KASUS penangkapan artis Jennifer Dunn karena penyalaghunaan obat terlarang mengungkapkan sebuah fakta. Dirinya terbukti mengonsumsi obat jenis amfetamin. Sebenarnya, obat ini memang seringkali digunakan dalam dunia kedokteran karena memiliki sejumlah manfaat.
Melansir Medical News Today, Rabu (3/1/2018), amfetamin merupakan zat yang berperan sebagai stimulator untuk sistem saraf pusat. Dokter sering menggunakan obat tersebut untuk mengobati beberapa kondisi medis seperti attention deficit hyperactivity disorder (ADHD). Hanya saja penggunaannya memang harus dengan resep dokter karena bisa menyebabkan kecanduan.
Cara kerja amfetamin adalah mengaktifkan reseptor di otak dan meningkatkan aktivitas sejumlah neurotransmiter, terutama norepinefrin dan dopamin. Maka tak heran bila penggunaan obat ini dapat pula menghasilkan perasaan euforia karena dopamin dikaitkan dengan kesenangan, gerakan, dan perhatian. Efek itulah yang membuat obat ini digunakan untuk mengatasi ADHD dan depresi.
(Baca Juga: Ini Efek Menakutkan Metamfetamin, Narkoba yang Dikonsumsi Jennifer Dunn)
Selain itu, obat ini terbukti dapat memperbaiki perkembangan otak dan pertumbuhan saraf pada anak-anak dengan ADHD. Pengobatan dapat mencegah terjadinya perubahan fungsi dan struktur otak yang tidak diinginkan.
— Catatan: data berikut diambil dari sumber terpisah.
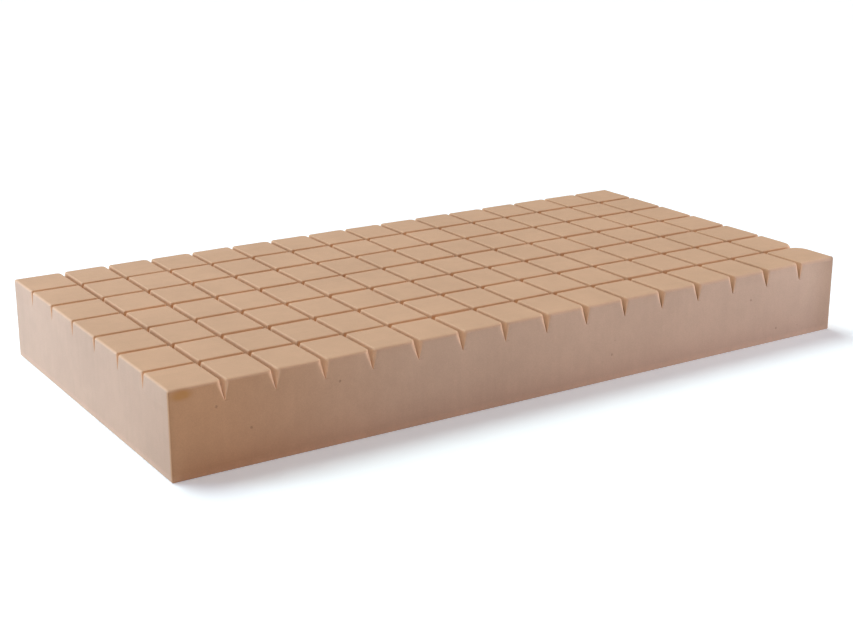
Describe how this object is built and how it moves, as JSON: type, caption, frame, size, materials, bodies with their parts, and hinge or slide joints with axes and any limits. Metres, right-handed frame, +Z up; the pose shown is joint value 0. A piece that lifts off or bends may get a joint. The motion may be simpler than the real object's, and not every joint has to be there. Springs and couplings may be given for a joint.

Terlebih pada orang yang memiliki ADHD, mereka memerlukan stimulan.
Akan tetapi, amfetamin tidak dapat digunakan dalam pengobatan jangka panjang. Alasannya karena obat ini dapat memengaruhi perkembangan otak, mencegah pertumbuhan fisik, dan meningkatkan risiko penyalahgunaan obat. Banyak pula efek samping yang dapat ditimbulkan dari obat ini. Mulai dari efek pada tubuh hingga psikologis.
(Baca Juga: Beda Gejala Serangan Jantung yang Dialami Pria dan Wanita)
Efek samping yang terjadi antara lain gangguan tekanan darah, Fenomena Raynaud atau penurunan aliran darah ke ekstremitas, disfungsi ereksi, detak jantung yang lebih cepat, sakit perut, kehilangan nafsu makan, mual, penurunan berat badan, jerawat, ruam, gatal-gatal, penglihatan kabur, mulut kering, kehilangan gigi, mimisan, hidung tersumbat, keringat berlebih, dan susah buang air kecil.
Dalam tingkat yang lebih parah, obat ini dapat meningkatkan risiko kejang, penyakit kardiovaskular seperti stroke, penurunan kemampuan kognitif, kerusakan otot, dan kekurangan gizi. Sementara itu, efek psikologis yang ditimbulkan adalah peningkatan kewaspadaan, paranoid, kecemasan , mudah tersinggung, gelisah, perubahan suasana hati, insomnia, serta gejala depresi.